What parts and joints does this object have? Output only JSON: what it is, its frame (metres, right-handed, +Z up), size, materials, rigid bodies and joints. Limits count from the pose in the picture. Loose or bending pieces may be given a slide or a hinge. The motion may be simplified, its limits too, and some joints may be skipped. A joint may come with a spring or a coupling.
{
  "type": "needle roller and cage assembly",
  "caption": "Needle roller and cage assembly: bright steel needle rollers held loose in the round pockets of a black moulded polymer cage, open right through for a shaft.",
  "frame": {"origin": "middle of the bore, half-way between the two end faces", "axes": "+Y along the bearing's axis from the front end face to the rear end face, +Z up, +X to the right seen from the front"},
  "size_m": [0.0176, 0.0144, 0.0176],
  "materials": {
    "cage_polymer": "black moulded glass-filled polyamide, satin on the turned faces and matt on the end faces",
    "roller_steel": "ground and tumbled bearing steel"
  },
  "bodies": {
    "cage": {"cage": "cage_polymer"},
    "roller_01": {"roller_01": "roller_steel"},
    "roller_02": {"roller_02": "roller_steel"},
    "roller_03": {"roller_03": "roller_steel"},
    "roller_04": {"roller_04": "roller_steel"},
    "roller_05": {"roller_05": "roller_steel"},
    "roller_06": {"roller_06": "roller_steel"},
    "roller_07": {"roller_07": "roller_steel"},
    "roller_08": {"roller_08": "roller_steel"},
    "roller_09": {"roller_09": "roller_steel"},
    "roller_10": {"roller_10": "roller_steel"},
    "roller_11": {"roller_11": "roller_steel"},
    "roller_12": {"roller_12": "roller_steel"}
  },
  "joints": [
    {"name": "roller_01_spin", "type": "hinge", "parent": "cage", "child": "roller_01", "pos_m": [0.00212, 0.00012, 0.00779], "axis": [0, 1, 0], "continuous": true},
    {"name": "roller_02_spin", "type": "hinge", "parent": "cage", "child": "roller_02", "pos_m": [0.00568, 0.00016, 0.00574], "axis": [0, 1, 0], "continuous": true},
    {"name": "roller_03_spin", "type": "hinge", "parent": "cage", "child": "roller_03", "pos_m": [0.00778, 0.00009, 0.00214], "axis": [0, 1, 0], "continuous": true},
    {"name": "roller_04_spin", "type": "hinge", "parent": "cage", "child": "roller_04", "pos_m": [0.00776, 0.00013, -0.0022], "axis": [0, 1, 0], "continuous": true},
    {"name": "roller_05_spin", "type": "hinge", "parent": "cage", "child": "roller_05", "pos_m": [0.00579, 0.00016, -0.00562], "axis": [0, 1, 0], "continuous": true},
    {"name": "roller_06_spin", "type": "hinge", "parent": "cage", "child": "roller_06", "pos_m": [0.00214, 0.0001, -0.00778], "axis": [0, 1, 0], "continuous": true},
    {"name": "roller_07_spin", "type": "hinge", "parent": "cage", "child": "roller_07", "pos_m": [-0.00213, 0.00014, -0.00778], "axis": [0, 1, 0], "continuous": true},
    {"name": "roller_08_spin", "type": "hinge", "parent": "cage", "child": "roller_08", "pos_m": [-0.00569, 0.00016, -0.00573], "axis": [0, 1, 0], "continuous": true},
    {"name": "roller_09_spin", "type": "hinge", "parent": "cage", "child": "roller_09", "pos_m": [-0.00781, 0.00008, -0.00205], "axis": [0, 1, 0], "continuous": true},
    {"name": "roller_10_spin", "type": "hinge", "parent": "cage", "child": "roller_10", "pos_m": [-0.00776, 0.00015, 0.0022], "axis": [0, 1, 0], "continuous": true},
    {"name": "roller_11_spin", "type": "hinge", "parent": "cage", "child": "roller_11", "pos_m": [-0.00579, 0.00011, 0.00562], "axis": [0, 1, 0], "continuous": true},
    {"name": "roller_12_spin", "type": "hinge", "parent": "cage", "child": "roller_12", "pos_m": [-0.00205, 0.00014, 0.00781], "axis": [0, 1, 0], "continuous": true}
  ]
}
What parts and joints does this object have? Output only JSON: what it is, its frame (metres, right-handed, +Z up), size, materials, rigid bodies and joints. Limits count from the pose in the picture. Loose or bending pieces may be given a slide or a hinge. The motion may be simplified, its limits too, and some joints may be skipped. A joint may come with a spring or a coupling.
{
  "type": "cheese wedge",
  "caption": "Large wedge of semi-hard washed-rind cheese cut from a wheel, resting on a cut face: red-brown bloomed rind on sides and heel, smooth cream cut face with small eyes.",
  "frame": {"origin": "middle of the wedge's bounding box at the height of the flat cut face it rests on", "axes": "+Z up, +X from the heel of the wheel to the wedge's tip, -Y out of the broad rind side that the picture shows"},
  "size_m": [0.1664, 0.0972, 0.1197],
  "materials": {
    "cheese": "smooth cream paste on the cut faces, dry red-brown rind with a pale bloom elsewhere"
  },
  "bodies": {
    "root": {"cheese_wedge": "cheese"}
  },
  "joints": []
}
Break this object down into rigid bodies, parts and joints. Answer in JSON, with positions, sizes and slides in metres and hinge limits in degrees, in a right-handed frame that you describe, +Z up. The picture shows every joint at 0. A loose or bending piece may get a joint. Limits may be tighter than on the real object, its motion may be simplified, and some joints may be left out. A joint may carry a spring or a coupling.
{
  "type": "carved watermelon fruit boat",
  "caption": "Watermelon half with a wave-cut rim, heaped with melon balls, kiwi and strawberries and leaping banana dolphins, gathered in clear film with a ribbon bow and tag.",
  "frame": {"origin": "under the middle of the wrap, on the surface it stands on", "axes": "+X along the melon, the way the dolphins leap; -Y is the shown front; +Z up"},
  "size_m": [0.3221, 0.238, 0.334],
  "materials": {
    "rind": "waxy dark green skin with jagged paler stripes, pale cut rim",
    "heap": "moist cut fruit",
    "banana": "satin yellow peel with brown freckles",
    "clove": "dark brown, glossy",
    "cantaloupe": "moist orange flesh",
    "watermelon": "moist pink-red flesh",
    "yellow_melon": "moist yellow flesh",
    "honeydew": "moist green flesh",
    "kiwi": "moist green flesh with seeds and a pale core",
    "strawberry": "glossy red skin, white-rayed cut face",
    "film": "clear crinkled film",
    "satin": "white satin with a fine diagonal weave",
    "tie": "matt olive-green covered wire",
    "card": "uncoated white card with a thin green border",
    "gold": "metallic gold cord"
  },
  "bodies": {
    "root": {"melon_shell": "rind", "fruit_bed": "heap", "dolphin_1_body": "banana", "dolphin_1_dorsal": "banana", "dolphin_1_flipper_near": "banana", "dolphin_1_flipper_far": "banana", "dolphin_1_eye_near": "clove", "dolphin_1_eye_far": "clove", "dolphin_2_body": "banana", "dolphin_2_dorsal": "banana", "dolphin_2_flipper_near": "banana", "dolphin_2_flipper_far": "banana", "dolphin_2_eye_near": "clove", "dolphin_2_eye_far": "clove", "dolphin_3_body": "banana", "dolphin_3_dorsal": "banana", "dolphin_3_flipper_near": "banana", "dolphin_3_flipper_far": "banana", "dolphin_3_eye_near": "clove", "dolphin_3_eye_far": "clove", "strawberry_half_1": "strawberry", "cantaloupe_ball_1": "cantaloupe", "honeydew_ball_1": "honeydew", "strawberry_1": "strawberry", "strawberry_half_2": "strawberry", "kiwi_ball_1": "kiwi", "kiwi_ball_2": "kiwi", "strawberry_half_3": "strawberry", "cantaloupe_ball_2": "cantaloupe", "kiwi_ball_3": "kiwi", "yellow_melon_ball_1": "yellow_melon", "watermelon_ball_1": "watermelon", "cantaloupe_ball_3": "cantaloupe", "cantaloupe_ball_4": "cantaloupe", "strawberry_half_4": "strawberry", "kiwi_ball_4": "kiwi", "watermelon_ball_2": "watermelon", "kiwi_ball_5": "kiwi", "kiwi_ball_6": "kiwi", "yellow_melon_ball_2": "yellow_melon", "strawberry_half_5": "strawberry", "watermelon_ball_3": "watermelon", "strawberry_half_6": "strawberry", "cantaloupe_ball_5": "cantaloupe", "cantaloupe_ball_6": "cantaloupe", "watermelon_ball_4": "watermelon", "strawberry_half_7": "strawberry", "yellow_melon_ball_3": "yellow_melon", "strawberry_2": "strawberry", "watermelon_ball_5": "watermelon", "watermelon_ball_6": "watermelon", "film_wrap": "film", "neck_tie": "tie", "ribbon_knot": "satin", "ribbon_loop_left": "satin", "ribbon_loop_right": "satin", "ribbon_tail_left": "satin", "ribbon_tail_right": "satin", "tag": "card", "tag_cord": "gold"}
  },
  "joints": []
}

***

__PROBLEM REQUIREMENTS__. From the data above, copy each line that holds "frame".

__RESULT FOR THIS EXERCISE__.
What parts and joints does this object have? Output only JSON: what it is, its frame (metres, right-handed, +Z up), size, materials, rigid bodies and joints. Limits count from the pose in the picture. Loose or bending pieces may be given a slide or a hinge. The motion may be simplified, its limits too, and some joints may be skipped. A joint may come with a spring or a coupling.
  "frame": {"origin": "middle of the bore, half-way between the two end faces", "axes": "+Y along the bearing's axis from the front end face to the rear end face, +Z up, +X to the right seen from the front"},
What parts and joints does this object have? Output only JSON: what it is, its frame (metres, right-handed, +Z up), size, materials, rigid bodies and joints. Limits count from the pose in the picture. Loose or bending pieces may be given a slide or a hinge. The motion may be simplified, its limits too, and some joints may be skipped. A joint may come with a spring or a coupling.
  "frame": {"origin": "middle of the wedge's bounding box at the height of the flat cut face it rests on", "axes": "+Z up, +X from the heel of the wheel to the wedge's tip, -Y out of the broad rind side that the picture shows"},
Break this object down into rigid bodies, parts and joints. Answer in JSON, with positions, sizes and slides in metres and hinge limits in degrees, in a right-handed frame that you describe, +Z up. The picture shows every joint at 0. A loose or bending piece may get a joint. Limits may be tighter than on the real object, its motion may be simplified, and some joints may be left out. A joint may carry a spring or a coupling.
  "frame": {"origin": "under the middle of the wrap, on the surface it stands on", "axes": "+X along the melon, the way the dolphins leap; -Y is the shown front; +Z up"},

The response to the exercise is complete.